Se conocieron de verdad aquel día. Los niños habían dormido ya. Hal y Elia se retiraron a la hora de costumbre. Nada parecía haber cambiado. Y sin embargo, todo era muy distinto. La boda en la intimidad, allí mismo, en la finca, había tenido lugar a media tarde. Ni los mismos niños se dieron cuenta de lo que ocurría. Ni siquiera uno de los tantos amigos de Nueva York supieron lo ocurrido. El sacerdote, el abogado de Cliff, los guardianes de la finca y ellos. Finalizada la ceremonia, el abogado se despidió con un apretón de manos y el sacerdote les dio de nuevo la bendición, Elia se dedicó a la comida y Hal volvió a sus trabajos en el jardín.

Cliff trató de llevar a su mujer al salón, pero ella, a aquella hora, siempre jugaba un poco con los niños en el jardín, antes de darles la comida.

—Luego, Cliff.

—Pero...

—Los niños nos esperan.

Jugaron los dos con Dick y Mary. Se miraban. Se sentían con los ojos, porque era igual que si se besaran.

Cliff se retiró al salón, mientras ella le daba la comida a los niños. Los acostó y luego bajó al comedor. Cliff ya la esperaba.

Allí estaban los dos, después de comer, en la intimidad del salón, olvidados de que un mundo palpitaba tras aquellas puertas, que unos seres vivían y morían lejos de aque11a casa.

La vida se detenía en aquel instante para ellos. Cliff la tomó en sus brazos y sin decir una palabra la llevó a su aposento.

—Cliff.

—Dime, querida.

—No sé qué decirte.

El reía. Reía cálidamente, íntimamente sobre su boca.
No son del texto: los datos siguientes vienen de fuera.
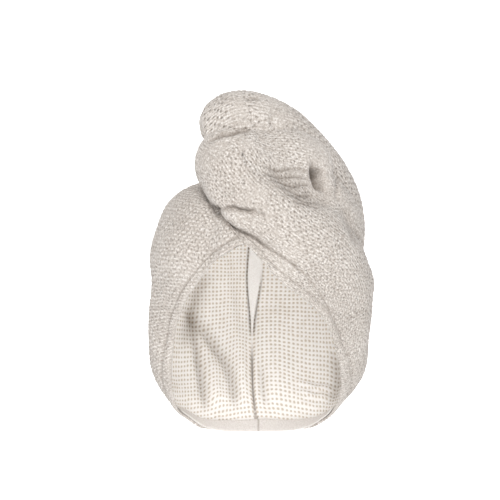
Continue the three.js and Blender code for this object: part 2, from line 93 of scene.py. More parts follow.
def curveThrough(knots, values, period=0):
    # Smooth curve through (knot, value): a cubic between neighbours, whose slope at a knot is
    # that of the line from the knot before it to the knot after it.
    x, y = np.array(knots, float), np.array(values, float)
    if period:
        x = np.concatenate([x[-2:] - period, x, x[:2] + period])
        y = np.concatenate([y[-2:], y, y[:2]])
    order = np.arange(len(x))
    before, after = np.maximum(order - 1, 0), np.minimum(order + 1, order[-1])
    slope = (y[after] - y[before]) / (x[after] - x[before])

    def curve(at):
        at = np.asarray(at, float)
        i = np.clip(np.searchsorted(x, at, side="right") - 1, 0, len(x) - 2)
        span = x[i + 1] - x[i]
        t = (at - x[i]) / span
        lean = slope[i] * (1 - t) - slope[i + 1] * t
        return y[i] + (y[i + 1] - y[i]) * t * t * (3 - 2 * t) + t * (1 - t) * span * lean

    return curve


def ramp(start, end, at):
    # 0 before start, 1 after end and an S curve between them.
    share = np.clip((at - start) / (end - start), 0, 1)
    return share * share * (3 - 2 * share)


def mix(a, b, share):
    # From a at share 0 to b at share 1.
    return a + (b - a) * share


def bump(distance, width):
    # A bell of height 1 that falls off over the width.
    return np.exp(-(distance / width) ** 2)


def unit(vectors):
    # Each vector over its own length.
    return vectors / np.maximum(np.linalg.norm(vectors, axis=-1, keepdims=True), 1e-9)


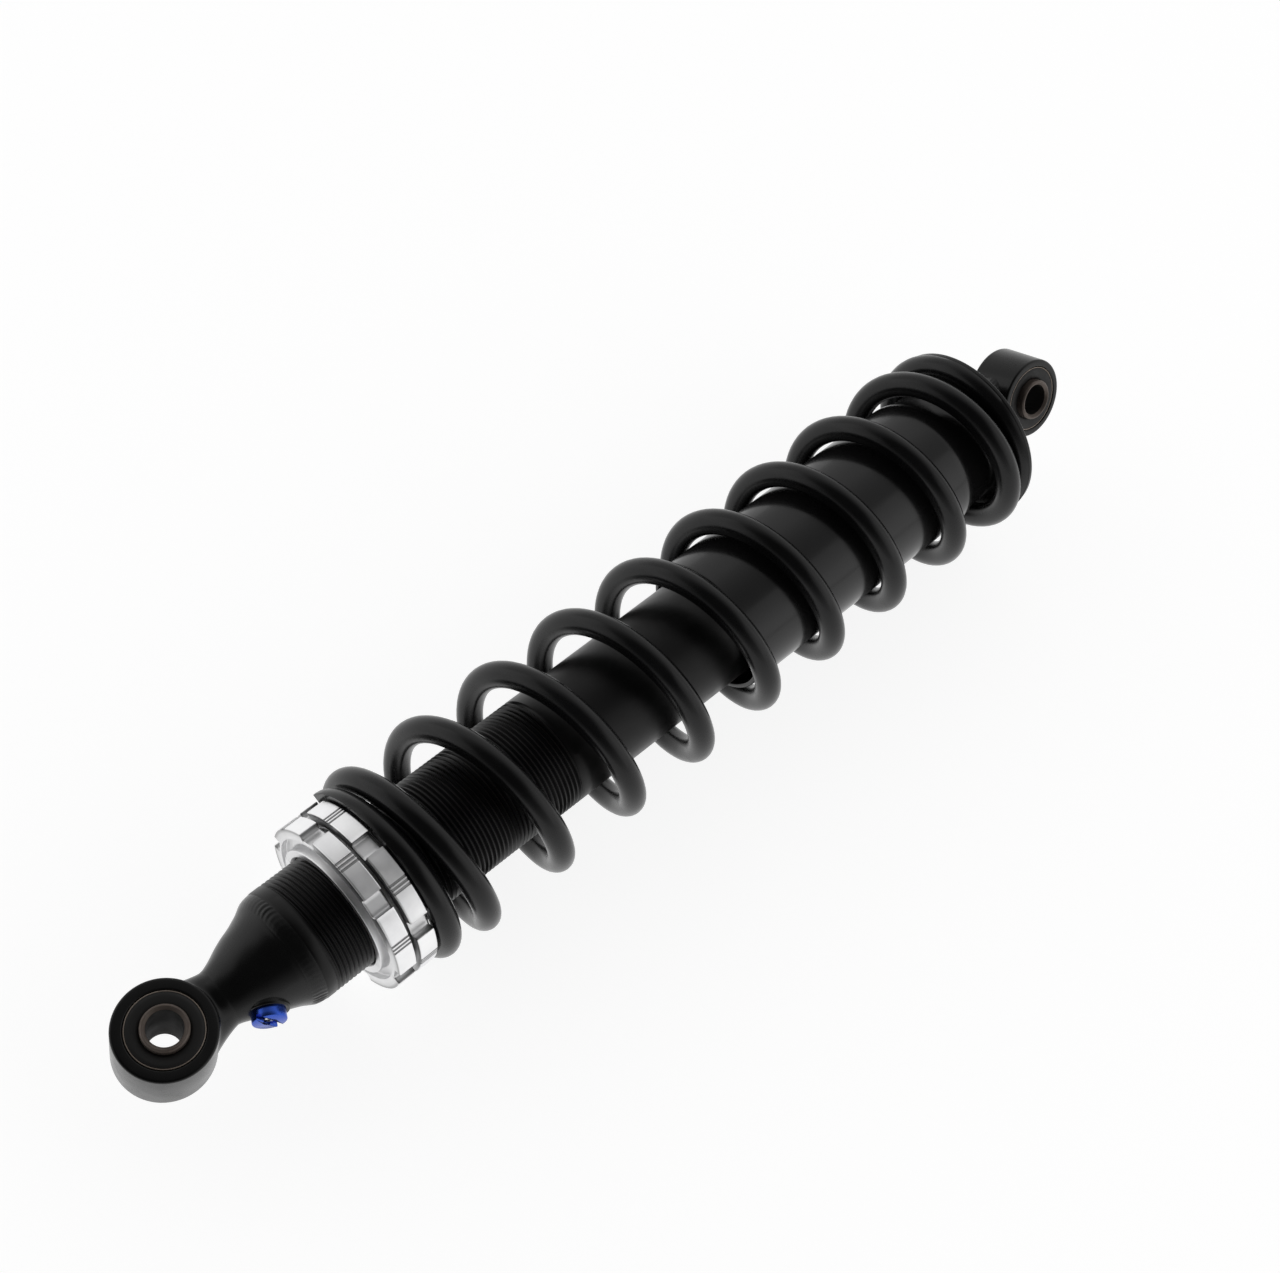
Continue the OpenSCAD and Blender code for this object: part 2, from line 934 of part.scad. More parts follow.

Perdida en sus brazos se preguntó si aquello era posible, si ella tenía derecho a ser la continuación de Helen para Cliff. Pero Cliff, mudamente, apasionadamente, le demostró que ella no era la continuación de nada. Era ella únicamente. Perdidos en la pasión de sus sentimientos, besándose con ardor y con ternura, apaciguadas sus pasiones y sus deseos, surgía en la quietud de la alcoba como un halo cálido, distinto. Como si tras la guerra llegara la paz y ambos la saborearan.

—Quisiera eternizar este instante —susurró Lyn, bajísimo.

—¿Para qué? —preguntó él en el mismo tono, hundiendo su boca en los perfumados cabellos—. ¿Para qué, tontita? Siempre habrá para ti y para mí, un momento. Este momento.

Ella pensó en Helen. No pudo olvidarla en aquel instante. Y sintió algo extraño dentro de sí, algo distinto como, si Helen los mirara y les sonriera. Helen no podía llorar aquella unión. Helen no podía condenarla. Ella estaba muerta y ellos vivían. Se necesitaban y se amaban, y se deseaban ardientemente.